Gleichzeitig habe sich seinerzeit das Angebot an Rum verändert: „Ich habe den Vodka gegen Rum getauscht, und fand den Einfall schön, den Saft mit einem Ananas-Rum zu ergänzen.“ Die Kombination aus Rum und Ananas als klassischer Tiki-Paarung habe dann beinahe als logische Konsequenz nach Orgeat verlangt, gibt Hudák abschließend an. Der Mandelsirup hat aber auch eine ganz grundlegende Funktion: Die durchaus spitze Säure der Ananas braucht eine leichte Süße-Balance.

Als langfristige Idee wird sich der Parmesan nicht verankern

Und das klappt auch in der Realität richtig gut: Hudáks Espresso Martiki (in unserem Fall auf Basis von Tiki Lovers Pineapple, Mr. Black und Bacanha Orgeat Brut) duftet herrlich würzig-schokoladig mit kandierten Fruchtnoten, dazu Vanille. Außerdem zeigen sich die floralen Nuancen vom Orgeat leicht hintergründig. Auf der Zunge zeigt sich dann als erstes, wie stark der Ananassaft den Drink durch seine kraftvolle Säure bereichert. Fast ist es so, als erhalte der Cocktail dadurch eine weitere, vorher fehlende Dimension, die für viel zusätzliche Spannung sorgt. Zusammen mit der mandelig-blumigen Tönung des Orgeat und dem dunklen Kaffee ensteht in der Tat ein Aromengeflecht, das deutlich an vertraute Tiki-Kombinationen erinnert. Man kann es nicht anders sagen: Ein toller Cocktail.

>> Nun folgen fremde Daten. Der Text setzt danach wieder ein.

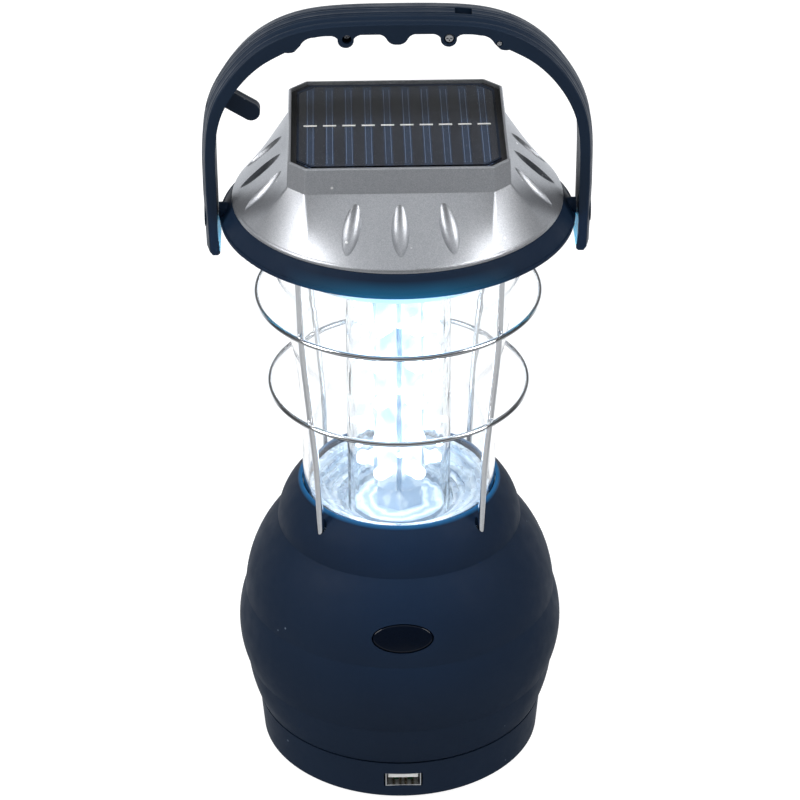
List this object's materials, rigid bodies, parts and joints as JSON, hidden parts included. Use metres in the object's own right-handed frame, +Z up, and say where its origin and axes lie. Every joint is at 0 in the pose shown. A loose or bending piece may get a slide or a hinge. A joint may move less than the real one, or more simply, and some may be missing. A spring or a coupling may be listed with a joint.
{
  "type": "solar lantern",
  "caption": "Solar camping lantern: ribbed bell body, clear globe in a wire guard, silver head with a top solar panel, bail handle with a swing-out hook.",
  "frame": {"origin": "on the floor, under the middle of the round base", "axes": "+Z up, -Y towards the front with the button and the USB socket, +X to the right seen from the front"},
  "size_m": [0.1368, 0.1258, 0.2977],
  "materials": {
    "soft_navy": "soft-touch moulded, dark navy",
    "handle_navy": "fine satin moulded, dark navy",
    "silver_shell": "satin metallic silver paint",
    "chrome_wire": "polished",
    "screw_steel": "bright zinc",
    "clear_globe": "clear polished",
    "clear_tube": "clear, lightly ribbed",
    "white_inner": "white moulded",
    "reflector": "metallised mirror",
    "led_lens": "clear water-white, lit cool white",
    "circuit_board": "green solder resist",
    "component_black": "moulded black",
    "rubber_black": "matte",
    "cell_can": "printed-free shrink sleeve",
    "contact_metal": "nickel-plated spring metal",
    "silicon": "dark blue-grey silicon strips",
    "tabbing": "tinned ribbon",
    "panel_dark": "dark backing board",
    "panel_epoxy": "clear gloss",
    "button_gloss": "high gloss near black",
    "usb_metal": "nickel-plated shell",
    "usb_plastic": "white insulator",
    "wire_red": "insulated lead"
  },
  "bodies": {
    "lantern": {"base_shell": "soft_navy", "feet": "rubber_black", "battery_door": "soft_navy", "battery_door_screw": "screw_steel", "battery_tray": "component_black", "battery_cells": "cell_can", "battery_contacts": "contact_metal", "battery_springs": "contact_metal", "main_board": "circuit_board", "board_parts": "component_black", "board_screws": "screw_steel", "usb_shell": "usb_metal", "usb_tongue": "usb_plastic", "usb_contacts": "contact_metal", "usb_board": "circuit_board", "base_screws": "screw_steel", "body_shell": "soft_navy", "tact_switch": "component_black", "switch_board": "circuit_board", "switch_screws": "screw_steel", "globe_seat": "white_inner", "seat_screws": "screw_steel", "lower_gasket": "rubber_black", "globe": "clear_globe", "upper_gasket": "rubber_black", "lower_reflector": "reflector", "inner_tube": "clear_tube", "led_column": "white_inner", "led_boards": "white_inner", "leds": "led_lens", "upper_reflector": "white_inner", "guard_rods": "chrome_wire", "guard_ring_lower": "chrome_wire", "guard_ring_upper": "chrome_wire", "top_rim": "soft_navy", "head_screws": "screw_steel", "head_cover": "silver_shell", "panel_seal": "rubber_black", "panel_board": "panel_dark", "solar_cells": "silicon", "cell_tabbing": "tabbing", "panel_window": "panel_epoxy", "panel_lead": "wire_red"},
    "handle": {"handle_front": "handle_navy", "handle_rear": "handle_navy", "handle_screws": "screw_steel", "pivot_pins": "screw_steel", "hook_pin": "screw_steel"},
    "hook": {"hook": "handle_navy"},
    "power_button": {"power_button": "button_gloss", "switch_plunger": "component_black"}
  },
  "joints": [
    {"name": "handle_swing", "type": "hinge", "parent": "lantern", "child": "handle", "pos_m": [0, 0, 0.2214], "axis": [1, 0, 0], "range_deg": [-80, 80]},
    {"name": "hook_swing", "type": "hinge", "parent": "handle", "child": "hook", "pos_m": [0.0178, 0, 0.2908], "axis": [0, 1, 0], "range_deg": [0, 95]},
    {"name": "button_press", "type": "slide", "parent": "lantern", "child": "power_button", "axis": [0, 0.9578, -0.2874], "range_m": [0, 0.001], "stiffness_N_per_m": 600}
  ]
}
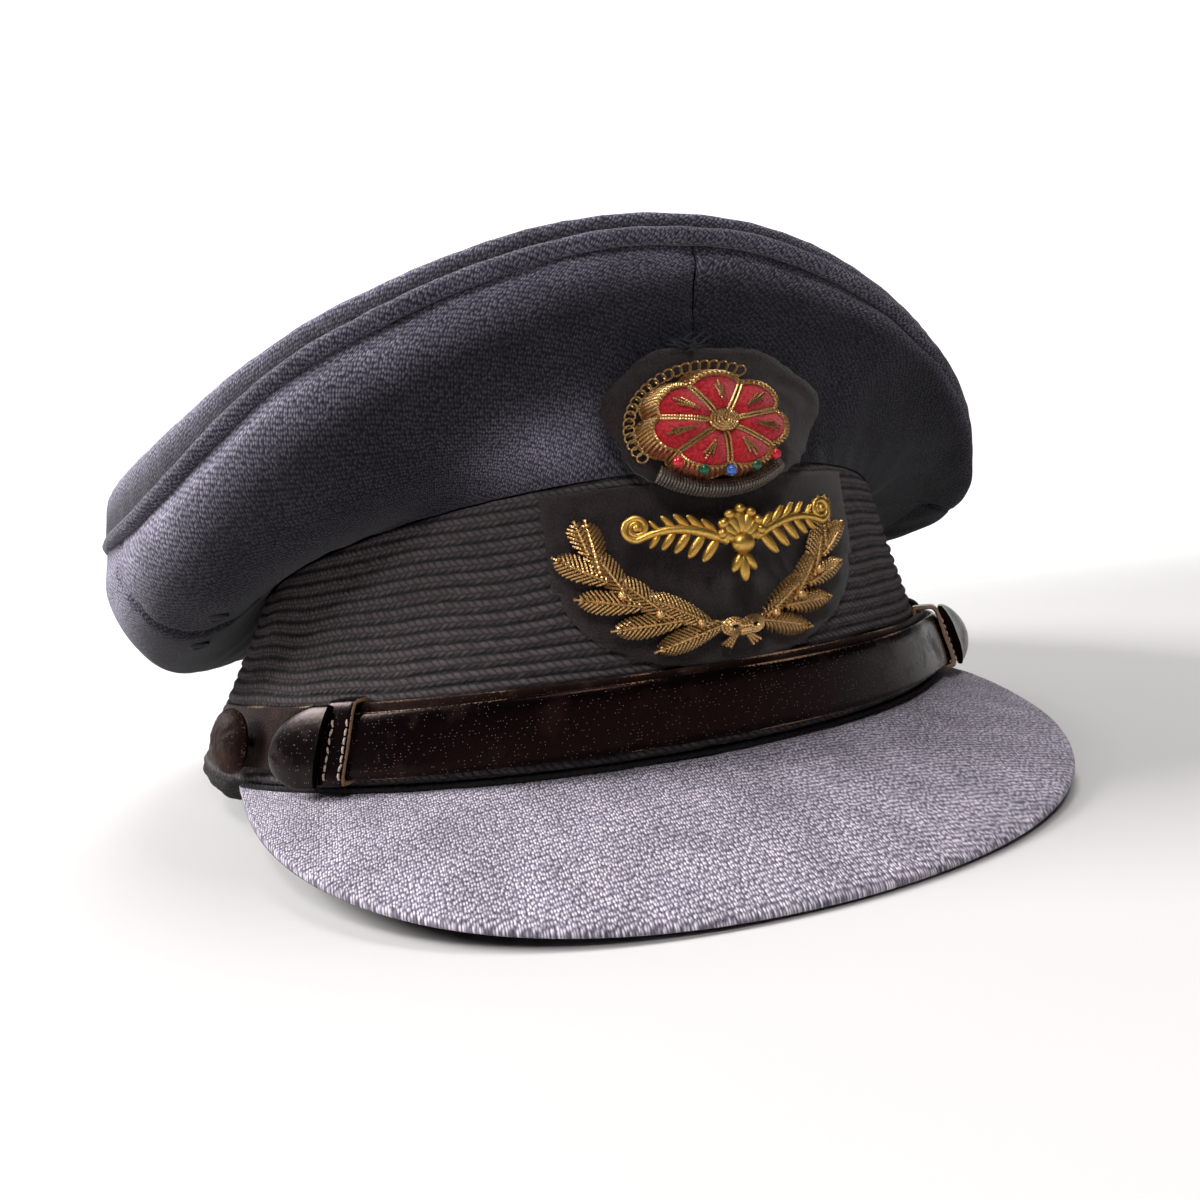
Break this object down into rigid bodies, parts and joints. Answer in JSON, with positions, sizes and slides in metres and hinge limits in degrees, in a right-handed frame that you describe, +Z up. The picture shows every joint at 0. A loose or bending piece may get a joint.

Und so sehen wir: Der Parmesan Espresso Martini mag aktuell einen Hype erleben. Und hier ist der Begriff „Hype“ mal wirklich angemessen. Als langfristige Idee wird er sich in der jetzt überall bekannten Form nicht verankern können. Um universeller und mehr drinkable zu werden, müsste der Parmesan anders in den Cocktail überführt werden. Martin Hudáks Espresso Martiki hingegen wirft vor allen die Frage auf, warum der Cocktail nach inzwischen fast acht Jahren nicht schon viel bekannter und stärker verbreitet ist. Aber das kann ja noch kommen. Wer weiß: vielleicht wird er irgendwann selbst abgewandelt.